- **DIRECTION**
The lines to print start at the one containing "right_run = polar_point(1, hook_angle" and end at the one containing "cad_parts[node].hide_render = cad_parts[node].hide_viewport"; print them exactly, ends included, and only them.

- **COLLECTED DATA**
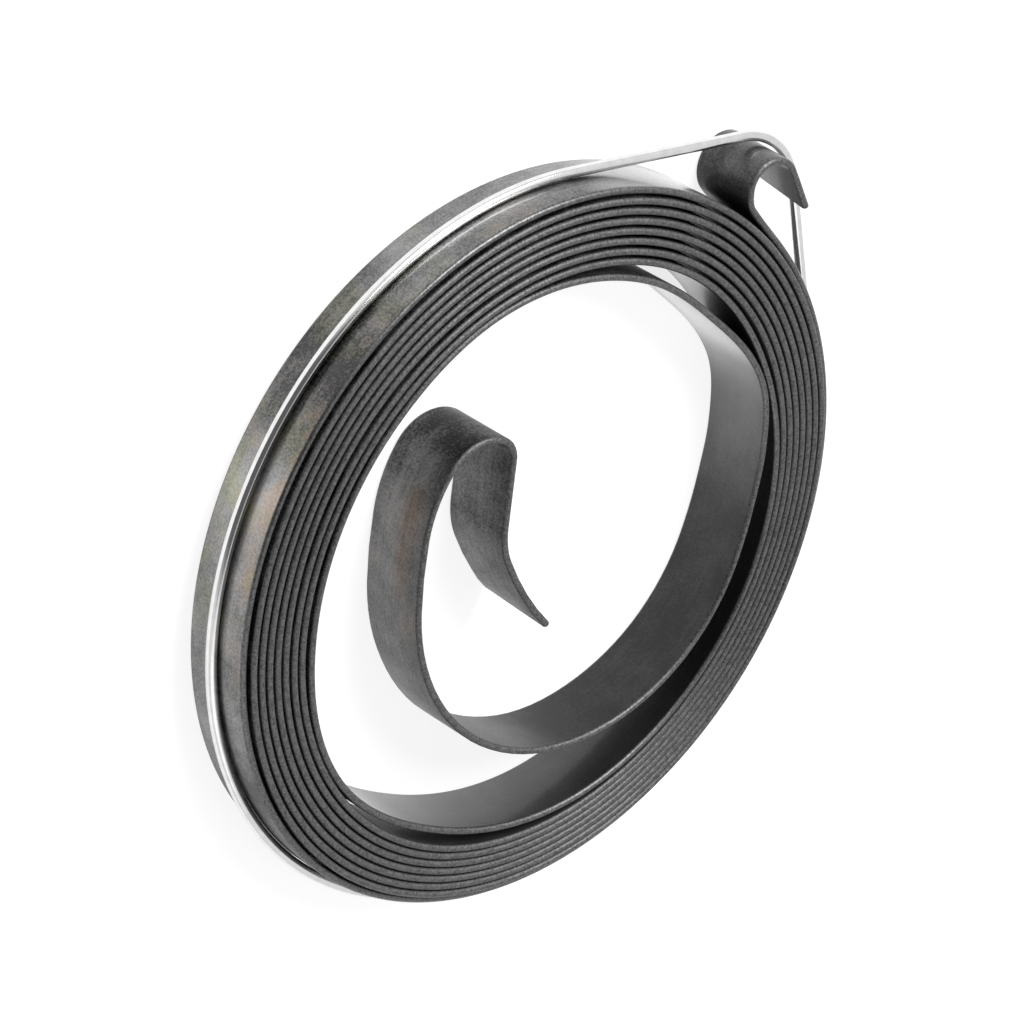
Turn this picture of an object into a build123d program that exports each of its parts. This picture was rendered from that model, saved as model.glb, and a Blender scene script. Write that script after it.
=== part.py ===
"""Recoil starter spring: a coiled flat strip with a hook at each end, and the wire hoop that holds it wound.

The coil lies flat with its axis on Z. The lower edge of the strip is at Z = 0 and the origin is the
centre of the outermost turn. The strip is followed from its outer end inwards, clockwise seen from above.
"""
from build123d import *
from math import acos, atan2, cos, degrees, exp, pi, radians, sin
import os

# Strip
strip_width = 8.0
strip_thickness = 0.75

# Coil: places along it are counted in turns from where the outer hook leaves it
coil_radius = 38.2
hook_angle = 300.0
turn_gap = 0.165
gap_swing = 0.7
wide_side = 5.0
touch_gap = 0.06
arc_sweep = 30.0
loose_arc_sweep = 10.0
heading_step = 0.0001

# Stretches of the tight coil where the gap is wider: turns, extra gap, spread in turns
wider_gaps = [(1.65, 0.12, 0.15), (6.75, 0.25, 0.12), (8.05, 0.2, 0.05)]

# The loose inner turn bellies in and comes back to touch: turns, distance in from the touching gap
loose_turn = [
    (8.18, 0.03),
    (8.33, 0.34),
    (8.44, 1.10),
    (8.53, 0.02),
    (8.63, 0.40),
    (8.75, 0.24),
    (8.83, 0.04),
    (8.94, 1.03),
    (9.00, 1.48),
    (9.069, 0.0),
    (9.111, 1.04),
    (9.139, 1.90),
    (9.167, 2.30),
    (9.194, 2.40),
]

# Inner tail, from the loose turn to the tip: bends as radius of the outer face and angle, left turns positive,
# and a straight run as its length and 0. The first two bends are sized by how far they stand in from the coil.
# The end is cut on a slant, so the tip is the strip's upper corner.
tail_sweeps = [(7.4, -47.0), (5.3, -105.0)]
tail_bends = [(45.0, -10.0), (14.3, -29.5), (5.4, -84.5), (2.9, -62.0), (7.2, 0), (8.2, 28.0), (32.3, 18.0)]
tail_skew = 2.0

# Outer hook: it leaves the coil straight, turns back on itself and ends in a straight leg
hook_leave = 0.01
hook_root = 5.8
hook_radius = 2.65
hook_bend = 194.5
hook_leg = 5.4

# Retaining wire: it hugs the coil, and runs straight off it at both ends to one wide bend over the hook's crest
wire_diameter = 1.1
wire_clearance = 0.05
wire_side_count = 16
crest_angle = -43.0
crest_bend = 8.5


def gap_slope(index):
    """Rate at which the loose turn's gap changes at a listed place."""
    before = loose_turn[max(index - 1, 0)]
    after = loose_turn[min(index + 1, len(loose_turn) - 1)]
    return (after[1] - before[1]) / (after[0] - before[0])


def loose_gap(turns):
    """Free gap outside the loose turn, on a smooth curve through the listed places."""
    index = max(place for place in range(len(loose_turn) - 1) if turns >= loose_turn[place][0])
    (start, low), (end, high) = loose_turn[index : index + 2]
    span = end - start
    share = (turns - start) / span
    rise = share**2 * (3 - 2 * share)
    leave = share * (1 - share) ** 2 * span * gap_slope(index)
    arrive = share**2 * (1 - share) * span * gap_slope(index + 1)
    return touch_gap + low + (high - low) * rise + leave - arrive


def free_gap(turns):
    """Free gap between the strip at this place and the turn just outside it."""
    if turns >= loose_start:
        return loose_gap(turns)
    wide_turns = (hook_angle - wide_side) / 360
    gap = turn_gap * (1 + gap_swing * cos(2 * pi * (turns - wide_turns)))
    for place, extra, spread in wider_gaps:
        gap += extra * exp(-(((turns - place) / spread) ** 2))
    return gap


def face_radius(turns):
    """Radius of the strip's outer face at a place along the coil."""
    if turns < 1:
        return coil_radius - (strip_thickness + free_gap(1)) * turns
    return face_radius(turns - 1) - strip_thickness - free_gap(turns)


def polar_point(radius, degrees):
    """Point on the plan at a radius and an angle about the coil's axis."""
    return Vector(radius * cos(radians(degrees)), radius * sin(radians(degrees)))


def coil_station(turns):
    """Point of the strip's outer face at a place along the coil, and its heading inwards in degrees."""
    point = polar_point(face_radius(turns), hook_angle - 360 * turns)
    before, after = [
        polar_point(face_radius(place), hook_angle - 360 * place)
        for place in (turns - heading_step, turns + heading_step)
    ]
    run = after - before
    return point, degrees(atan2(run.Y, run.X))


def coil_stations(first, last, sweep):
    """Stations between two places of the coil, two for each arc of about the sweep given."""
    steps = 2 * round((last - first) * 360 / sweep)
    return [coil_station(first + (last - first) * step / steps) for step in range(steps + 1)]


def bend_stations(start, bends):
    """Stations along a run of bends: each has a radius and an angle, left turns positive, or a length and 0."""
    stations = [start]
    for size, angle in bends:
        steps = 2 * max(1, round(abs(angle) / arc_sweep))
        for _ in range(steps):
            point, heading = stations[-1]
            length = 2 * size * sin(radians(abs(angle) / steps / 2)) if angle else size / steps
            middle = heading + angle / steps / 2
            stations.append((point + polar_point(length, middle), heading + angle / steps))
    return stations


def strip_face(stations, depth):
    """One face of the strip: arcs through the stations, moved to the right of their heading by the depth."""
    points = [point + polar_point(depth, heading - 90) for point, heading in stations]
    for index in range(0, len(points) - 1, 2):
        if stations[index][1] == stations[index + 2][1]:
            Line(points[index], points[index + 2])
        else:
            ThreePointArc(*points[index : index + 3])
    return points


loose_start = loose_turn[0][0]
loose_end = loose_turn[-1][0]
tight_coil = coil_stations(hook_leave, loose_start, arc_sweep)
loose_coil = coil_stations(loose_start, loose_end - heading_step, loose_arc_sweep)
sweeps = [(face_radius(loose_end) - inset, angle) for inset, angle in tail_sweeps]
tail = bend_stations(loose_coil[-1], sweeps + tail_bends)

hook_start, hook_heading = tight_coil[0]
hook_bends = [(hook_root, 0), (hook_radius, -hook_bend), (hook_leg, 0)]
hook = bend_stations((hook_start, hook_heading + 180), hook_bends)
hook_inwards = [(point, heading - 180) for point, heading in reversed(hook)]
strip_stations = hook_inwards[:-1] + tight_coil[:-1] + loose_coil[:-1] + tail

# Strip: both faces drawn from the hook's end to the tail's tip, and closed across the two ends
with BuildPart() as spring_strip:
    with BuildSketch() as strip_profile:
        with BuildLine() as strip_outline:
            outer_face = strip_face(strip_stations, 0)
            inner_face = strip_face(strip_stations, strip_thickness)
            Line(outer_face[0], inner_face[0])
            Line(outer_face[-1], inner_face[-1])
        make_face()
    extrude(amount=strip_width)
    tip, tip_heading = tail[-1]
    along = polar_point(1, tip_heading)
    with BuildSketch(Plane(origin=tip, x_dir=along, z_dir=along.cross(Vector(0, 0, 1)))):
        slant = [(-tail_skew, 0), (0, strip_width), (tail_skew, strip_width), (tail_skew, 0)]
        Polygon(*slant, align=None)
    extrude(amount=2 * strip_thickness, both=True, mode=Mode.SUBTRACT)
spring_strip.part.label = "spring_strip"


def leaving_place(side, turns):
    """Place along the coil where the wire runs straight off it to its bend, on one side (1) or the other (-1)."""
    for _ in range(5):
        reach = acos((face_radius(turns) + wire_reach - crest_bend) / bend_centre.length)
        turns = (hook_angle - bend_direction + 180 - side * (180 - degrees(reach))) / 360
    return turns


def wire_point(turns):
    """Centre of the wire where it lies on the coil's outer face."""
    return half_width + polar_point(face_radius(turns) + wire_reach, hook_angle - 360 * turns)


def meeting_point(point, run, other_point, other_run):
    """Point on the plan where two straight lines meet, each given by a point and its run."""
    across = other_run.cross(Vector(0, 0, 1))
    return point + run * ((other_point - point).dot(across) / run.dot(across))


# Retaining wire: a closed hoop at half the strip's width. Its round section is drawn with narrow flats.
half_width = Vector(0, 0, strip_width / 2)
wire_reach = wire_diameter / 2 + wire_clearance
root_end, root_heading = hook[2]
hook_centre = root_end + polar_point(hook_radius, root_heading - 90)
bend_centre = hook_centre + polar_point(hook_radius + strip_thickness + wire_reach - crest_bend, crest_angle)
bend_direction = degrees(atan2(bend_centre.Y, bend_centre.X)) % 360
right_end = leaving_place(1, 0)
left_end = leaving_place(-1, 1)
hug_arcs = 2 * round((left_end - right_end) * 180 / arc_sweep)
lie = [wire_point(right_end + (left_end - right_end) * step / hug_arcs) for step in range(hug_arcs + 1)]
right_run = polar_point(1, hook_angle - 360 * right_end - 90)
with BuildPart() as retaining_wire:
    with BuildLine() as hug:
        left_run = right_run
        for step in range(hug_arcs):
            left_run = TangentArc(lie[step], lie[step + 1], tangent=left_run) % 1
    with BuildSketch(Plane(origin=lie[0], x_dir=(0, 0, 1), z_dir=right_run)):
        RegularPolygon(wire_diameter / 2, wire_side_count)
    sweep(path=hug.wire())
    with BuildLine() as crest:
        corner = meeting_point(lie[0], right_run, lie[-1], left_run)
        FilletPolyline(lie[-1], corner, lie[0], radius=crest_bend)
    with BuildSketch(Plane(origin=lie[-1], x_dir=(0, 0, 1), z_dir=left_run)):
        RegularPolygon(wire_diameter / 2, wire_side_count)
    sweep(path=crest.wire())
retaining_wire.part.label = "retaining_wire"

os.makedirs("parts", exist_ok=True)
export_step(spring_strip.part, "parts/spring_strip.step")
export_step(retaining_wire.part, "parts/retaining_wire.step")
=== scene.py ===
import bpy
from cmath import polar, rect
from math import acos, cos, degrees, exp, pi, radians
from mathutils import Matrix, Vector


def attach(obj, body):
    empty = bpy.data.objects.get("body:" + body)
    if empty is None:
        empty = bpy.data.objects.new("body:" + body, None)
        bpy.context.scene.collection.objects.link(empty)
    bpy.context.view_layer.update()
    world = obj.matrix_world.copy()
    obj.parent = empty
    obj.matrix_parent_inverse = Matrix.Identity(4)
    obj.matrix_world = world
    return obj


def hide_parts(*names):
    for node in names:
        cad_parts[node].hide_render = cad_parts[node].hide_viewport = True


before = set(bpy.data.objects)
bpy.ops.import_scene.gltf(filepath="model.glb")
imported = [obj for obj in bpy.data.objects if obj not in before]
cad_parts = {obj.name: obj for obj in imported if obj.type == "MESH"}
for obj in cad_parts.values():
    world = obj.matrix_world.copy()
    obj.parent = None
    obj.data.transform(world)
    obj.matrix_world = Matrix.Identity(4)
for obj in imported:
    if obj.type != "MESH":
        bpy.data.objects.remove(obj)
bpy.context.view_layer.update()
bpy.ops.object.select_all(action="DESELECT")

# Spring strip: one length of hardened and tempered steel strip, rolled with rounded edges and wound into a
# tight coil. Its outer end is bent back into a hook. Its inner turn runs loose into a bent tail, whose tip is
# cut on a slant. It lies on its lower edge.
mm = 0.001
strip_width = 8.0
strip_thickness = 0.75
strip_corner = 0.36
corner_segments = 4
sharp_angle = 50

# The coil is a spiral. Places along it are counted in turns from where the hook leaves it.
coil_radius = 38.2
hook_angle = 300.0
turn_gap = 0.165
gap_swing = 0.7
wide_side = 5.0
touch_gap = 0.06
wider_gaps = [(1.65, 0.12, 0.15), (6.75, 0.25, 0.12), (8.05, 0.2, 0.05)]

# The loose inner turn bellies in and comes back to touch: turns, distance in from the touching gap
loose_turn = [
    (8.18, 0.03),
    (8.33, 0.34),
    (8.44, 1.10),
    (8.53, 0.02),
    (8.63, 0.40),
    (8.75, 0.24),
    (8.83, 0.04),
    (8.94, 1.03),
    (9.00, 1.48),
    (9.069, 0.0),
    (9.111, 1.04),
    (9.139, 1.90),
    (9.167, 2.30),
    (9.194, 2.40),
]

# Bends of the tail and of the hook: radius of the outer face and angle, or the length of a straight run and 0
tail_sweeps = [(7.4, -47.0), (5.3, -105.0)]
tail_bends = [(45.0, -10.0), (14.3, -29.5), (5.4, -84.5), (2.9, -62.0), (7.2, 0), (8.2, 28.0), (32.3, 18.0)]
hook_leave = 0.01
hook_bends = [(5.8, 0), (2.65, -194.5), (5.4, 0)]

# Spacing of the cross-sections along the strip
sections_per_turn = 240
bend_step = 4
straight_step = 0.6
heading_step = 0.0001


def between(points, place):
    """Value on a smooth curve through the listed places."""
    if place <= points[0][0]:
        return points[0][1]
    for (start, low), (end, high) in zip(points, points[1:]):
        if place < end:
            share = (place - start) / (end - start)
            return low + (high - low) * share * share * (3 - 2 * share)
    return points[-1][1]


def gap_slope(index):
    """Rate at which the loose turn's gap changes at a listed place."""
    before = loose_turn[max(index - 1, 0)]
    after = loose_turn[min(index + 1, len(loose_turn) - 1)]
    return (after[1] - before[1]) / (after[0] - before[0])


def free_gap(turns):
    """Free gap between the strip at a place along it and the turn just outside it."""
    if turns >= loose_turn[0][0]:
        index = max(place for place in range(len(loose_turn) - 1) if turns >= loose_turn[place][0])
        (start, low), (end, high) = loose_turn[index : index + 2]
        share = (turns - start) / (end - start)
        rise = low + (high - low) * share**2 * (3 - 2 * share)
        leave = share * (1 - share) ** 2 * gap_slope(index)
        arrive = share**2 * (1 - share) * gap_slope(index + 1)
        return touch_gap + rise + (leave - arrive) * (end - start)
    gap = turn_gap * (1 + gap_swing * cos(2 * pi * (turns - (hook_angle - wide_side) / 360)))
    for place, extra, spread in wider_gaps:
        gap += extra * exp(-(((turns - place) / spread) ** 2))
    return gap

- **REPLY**
right_run = polar_point(1, hook_angle - 360 * right_end - 90)
with BuildPart() as retaining_wire:
    with BuildLine() as hug:
        left_run = right_run
        for step in range(hug_arcs):
            left_run = TangentArc(lie[step], lie[step + 1], tangent=left_run) % 1
    with BuildSketch(Plane(origin=lie[0], x_dir=(0, 0, 1), z_dir=right_run)):
        RegularPolygon(wire_diameter / 2, wire_side_count)
    sweep(path=hug.wire())
    with BuildLine() as crest:
        corner = meeting_point(lie[0], right_run, lie[-1], left_run)
        FilletPolyline(lie[-1], corner, lie[0], radius=crest_bend)
    with BuildSketch(Plane(origin=lie[-1], x_dir=(0, 0, 1), z_dir=left_run)):
        RegularPolygon(wire_diameter / 2, wire_side_count)
    sweep(path=crest.wire())
retaining_wire.part.label = "retaining_wire"

os.makedirs("parts", exist_ok=True)
export_step(spring_strip.part, "parts/spring_strip.step")
export_step(retaining_wire.part, "parts/retaining_wire.step")
=== scene.py ===
import bpy
from cmath import polar, rect
from math import acos, cos, degrees, exp, pi, radians
from mathutils import Matrix, Vector


def attach(obj, body):
    empty = bpy.data.objects.get("body:" + body)
    if empty is None:
        empty = bpy.data.objects.new("body:" + body, None)
        bpy.context.scene.collection.objects.link(empty)
    bpy.context.view_layer.update()
    world = obj.matrix_world.copy()
    obj.parent = empty
    obj.matrix_parent_inverse = Matrix.Identity(4)
    obj.matrix_world = world
    return obj


def hide_parts(*names):
    for node in names:
        cad_parts[node].hide_render = cad_parts[node].hide_viewport = True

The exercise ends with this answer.